Most trade secrets fall into two broad categories: technical information and business information.
- Plans, designs and patterns, such as those for specialized equipment;
- Processes and formulas, such as those for the manufacture of drugs, foods, chemicals or other materials (e.g., the formula for Coca-Cola);
- Methods for techniques for manufacturing;
- Engineering notebooks;
- Negative information, e.g., the designs that didn’t work (the UTSA definition of a trade secret “including information that has commercial value from a negative viewpoint, for example the results of length and expensive research which proves that a certain process will not work could be of great value to a competitor”;
- Computer software (programs or source code).
- Financial information prior to public release
- Cost and pricing information
- Manufacturing information
- Internal market analysis or forecasts
- Customer lists
- Unannounced business relationship one is negotiating or has entered into
- Information about business opportunities such as opportunities to acquire another company or product
- Marketing and advertising plans, both for existing and planned products
- Personnel information (e.g., who the key employees are, what are the compensation plans for key employees who would be a good target to hire away because of his or her special knowledge, experience, receptivity to solicitation and the like).
Trade secret owners have a duty to use ‘reasonable measures’ to safeguard their secrecy. A common reasonable measure involves putting employees, contractors, vendors and other personnel on notice of the existence and nature of confidential information and of a contractual duty on their part not to disclose it. Companies may include confidentiality provisions in the form of contracts, offer letters, requests for bids and other appropriate documents.
Giving workers (both employees and contractors) guidelines as to what sort of information the company considers confidential and how that information should be treated is vital in the protection of trade secrets. Requiring them to sign non-disclosure agreements and placing warning labels on confidential documents and computer login screens can be ways in which trade secrets can be generally protected.
In pursuing business opportunities, disclosures of trade secret information should occur under a license or non-disclosure agreement (itself a confidential document) that describes the information that is being disclosed; states the purpose(s) for the disclosure and the permitted exclusive use(s) of the information; and reiterates the other party’s obligation to maintain the secrecy of the information. Vendors, suppliers, and independent contracting organizations or subcontractors should sign non-disclosure agreements at the inception of any relationship.
If an agreement is not possible, the trade secret owner should at least make clear its expectation that information is treated as confidential.
You may find it necessary to take additional steps with respect to specific kinds of information, such as limiting or monitoring the copying of documents or data in particular departments, prohibiting the removal or distribution of certain kinds of documents outside of a specific location, or prohibiting or limiting an employee from copying or working on company materials on their home computers.
What is Misappropriation?
Misappropriation does not need to be a deliberate act; it can occur through negligence or even mistake. “Misappropriation” is a statutory term that defines what one may not do with the trade secrets of others.

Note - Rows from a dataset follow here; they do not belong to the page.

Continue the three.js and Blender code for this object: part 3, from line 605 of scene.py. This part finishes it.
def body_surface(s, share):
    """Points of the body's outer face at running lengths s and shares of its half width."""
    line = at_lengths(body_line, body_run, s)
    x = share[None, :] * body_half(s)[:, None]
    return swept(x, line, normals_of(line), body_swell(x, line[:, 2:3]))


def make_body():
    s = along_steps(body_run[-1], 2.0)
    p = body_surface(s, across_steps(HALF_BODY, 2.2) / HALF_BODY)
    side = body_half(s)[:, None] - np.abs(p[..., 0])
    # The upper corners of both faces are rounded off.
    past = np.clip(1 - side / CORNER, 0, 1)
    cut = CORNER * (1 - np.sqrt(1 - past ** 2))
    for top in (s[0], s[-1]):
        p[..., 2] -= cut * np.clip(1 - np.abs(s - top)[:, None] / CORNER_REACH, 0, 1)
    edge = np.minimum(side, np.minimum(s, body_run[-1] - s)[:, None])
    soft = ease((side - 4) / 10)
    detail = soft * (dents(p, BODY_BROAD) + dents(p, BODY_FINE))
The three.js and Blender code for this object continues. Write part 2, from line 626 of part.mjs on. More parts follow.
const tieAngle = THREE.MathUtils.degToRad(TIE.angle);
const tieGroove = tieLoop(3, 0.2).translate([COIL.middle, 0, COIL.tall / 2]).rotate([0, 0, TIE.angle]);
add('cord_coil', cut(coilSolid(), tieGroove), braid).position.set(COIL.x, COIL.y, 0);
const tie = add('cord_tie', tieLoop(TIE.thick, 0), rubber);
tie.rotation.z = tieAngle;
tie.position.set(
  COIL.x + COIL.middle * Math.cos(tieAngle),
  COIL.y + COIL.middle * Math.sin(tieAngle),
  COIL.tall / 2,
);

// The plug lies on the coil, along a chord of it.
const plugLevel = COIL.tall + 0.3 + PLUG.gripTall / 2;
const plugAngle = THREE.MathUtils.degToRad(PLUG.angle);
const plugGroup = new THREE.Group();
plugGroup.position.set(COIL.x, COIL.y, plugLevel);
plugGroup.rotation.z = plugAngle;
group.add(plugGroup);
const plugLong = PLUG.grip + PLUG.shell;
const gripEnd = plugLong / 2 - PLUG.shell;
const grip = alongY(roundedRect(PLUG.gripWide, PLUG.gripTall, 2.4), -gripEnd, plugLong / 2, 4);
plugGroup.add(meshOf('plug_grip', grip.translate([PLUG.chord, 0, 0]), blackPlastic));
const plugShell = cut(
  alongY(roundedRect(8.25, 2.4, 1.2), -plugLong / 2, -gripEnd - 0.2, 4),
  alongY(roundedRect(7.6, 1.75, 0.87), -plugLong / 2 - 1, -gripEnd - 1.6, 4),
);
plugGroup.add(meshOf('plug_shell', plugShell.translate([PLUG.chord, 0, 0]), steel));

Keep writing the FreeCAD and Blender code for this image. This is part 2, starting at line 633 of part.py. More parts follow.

- Acquisition of a trade secret of another by a person who knows or has reason to know that the trade secret was acquired by improper means; or
- Disclosure or use of a trade secret of another without express or implied consent by a person who:
a. Used improper means to acquire knowledge of the trade secret; and
b. At the time of disclosure or use, knew or had reason to know that his or her knowledge of the trade secret was:
i. Derived from or through a person who had utilized improper means to acquire it;
ii. Acquired under circumstances giving rise to a duty to maintain its secrecy or limit its use; and
iii. Derived form or though a person who owed a duty to the person seeking relief to maintain its secrecy or limit its use; or
c. Before a material change of his or her position, knew or had reason to know that it was a trade secret and that knowledge of it had been acquired by accident or mistake.
This definition of misappropriation can be broken down into three types of prohibited conduct: (i) wrong acquisition; (2) wrongful use; and (3) wrongful disclosure of someone else’s trade secret. A common thread tying all of these concepts together is “improper means”.
Loss of Rights
Trade secret status may be lost over time. New technology developed today may become generally known and quite common in as short as six months. After previously secret business information (such as bids, prices or demand data) is released or otherwise becomes generally known, it loses any trade secret protection that it might have enjoyed.
Trade secret rights can also be lost through publication of the information, including the posting of confidential information via the Internet or intranets. Anonymous postings, even if available for only a very short period of time, can destroy trade secret status because millions of people could have accessed the information even if few people in fact saw it.